When J.K. Rowling was writing The Deathly Hallows, a book, I think it’s fair to say, with a fair amount of pressure around it in the form of her millions of fans, Rowling found that she was struggling to get the words down in her home office in Edinburgh. She promptly booked herself into the rather luxurious, one thousand pounds a night, five-star Balmoral hotel, not actually that far from where she lived. She ended up staying much longer than she intended and finishing the book there. 

This grand gesture, change of environment, major financial investment plus no socks to ball, kind of a getaway can be just the thing to help a writer jump into the required mindset to work intensely on their writing project. It can spark energy and motivation whilst providing a clear head for thinking through the tricker problems of a novel. 

This summer, along with working on a new book, I am writing my MA dissertation which consists of a creative component and an essay. When I bumped into my good friend Ced after a lecture last week and casually asked him how his dissertation was going, he turned to me with a look of horror in his eyes and told me he only had a thousand words. ‘Well, that’s a good start,’ I said, helpfully. Ced shook his head then told me that the following week he was going away alone to some rainy and remote corner of Wales to get the dissertation written. He’d done this last year, when another assignment was due, and it had worked well for him. 

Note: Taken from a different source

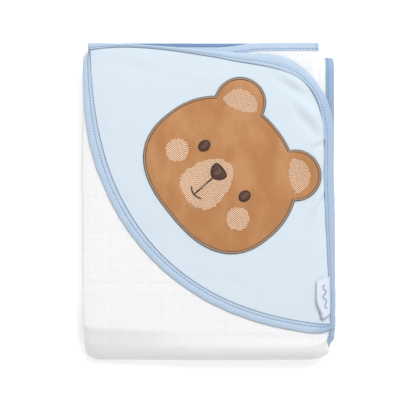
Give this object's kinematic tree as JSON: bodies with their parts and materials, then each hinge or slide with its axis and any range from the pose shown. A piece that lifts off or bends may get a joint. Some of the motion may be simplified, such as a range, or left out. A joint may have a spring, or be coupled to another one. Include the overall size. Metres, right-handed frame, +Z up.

Well, I thought – the grand gesture that worked for J.K. appears to be working for Ced, too. 

So am I suggesting you spend a lot of money on a remote or luxurious getaway in order to writer? Actually, I guess I kind of am. If you feel it might work for you. Of course you don’t need to spend a thousand pounds a night, although if you do, please send me an inspiring snap of your champagne chilling in the bath. But it might be worth making such a gesture to yourself, telling yourself that you and your work are worth it. You could even combine the break with a course, such as those run by Arvon. 

Okay, but what if you can’t just up and leave right now? You’ve got a job, a family, people who need you to be there for them, or perhaps you’re just not fond of greenness and solitude, or hotel shampoo. 

Fair enough. I can’t remember the last time I went away to write either. But then we return to the problem of desperately needing to bleach our tea spoons. 

I find what works for me is having a writing routine. I try to write every morning, or at least most mornings, unless I am away or have to be out of the house at some unearthly hour. I am fortunate now, that I am writing and mentoring full time but I did used to write around a day job. This isn’t at all uncommon. Most writers do, and always have done. Victorian novelist Anthony Trollope used to write everyday from five thirty to eight thirty with his watch in front of him, until it was time for him to trot off to his day job at the postal service. He wrote around two and half thousand words every morning. Two and a half thousand! That’s quite a lot of words before work. And I wonder when he took his shower, had breakfast etc. I suppose the Victorians didn’t shower often. And I imagine using a wristwatch as opposed to a phone or laptop to keep an eye on the time meant Trollope couldn’t be distracted by the pinging of his inbox. Perhaps the old wristwatch, quill and candle approach might also be worth a try. Or you could turn off the wifi. 

Graham Green also wrote most mornings, but around three hundred words (much more realistic, methinks). He used to say he could write a book a year that way and still have his afternoons free for engagements, although Greene’s novels, compared to Trollope’s, are relatively slim. 

I know I’ve harped on about this before, but I really feel, that whether you can write two thousand, or two hundred, words each day, the important thing is to work most days. And, try and work around the same time. This way, you’re training your mind, getting it into the habit of showing up for work. Hey there mind/muse/inner creative genius – this is our 45 minutes where we sit, bum on chair, and write those 300 words. I’m here so you’d better be too…

Giving yourself a regular time to write and an achievable goal such as forty-five minutes of writing time or 300 words, really does help when it comes to telling all those distractions shouting at you from various corners of the house to shut up for now because this is your writing time. At no point during this forty-five minutes are you going to check your email, Twitter feed or get up to bleach your tea spoons. You sit down with your coffee/tea/gin and get to work. If you struggle to jump straight into the writing, I recommend you read a page of a book written by an author you admire or look over the last few hundred words you wrote in order to get yourself back into your story. 

If you carry on beyond the forty-five minutes/300 words/whatever limit you have set yourself, then great. If you come back to the book after you’ve picked the kids up/returned home from work/had dinner or breakfast then that’s great too. But at least you’ll have done something. 

Your novel will grow a little more each day and your tea spoons will still be shiny.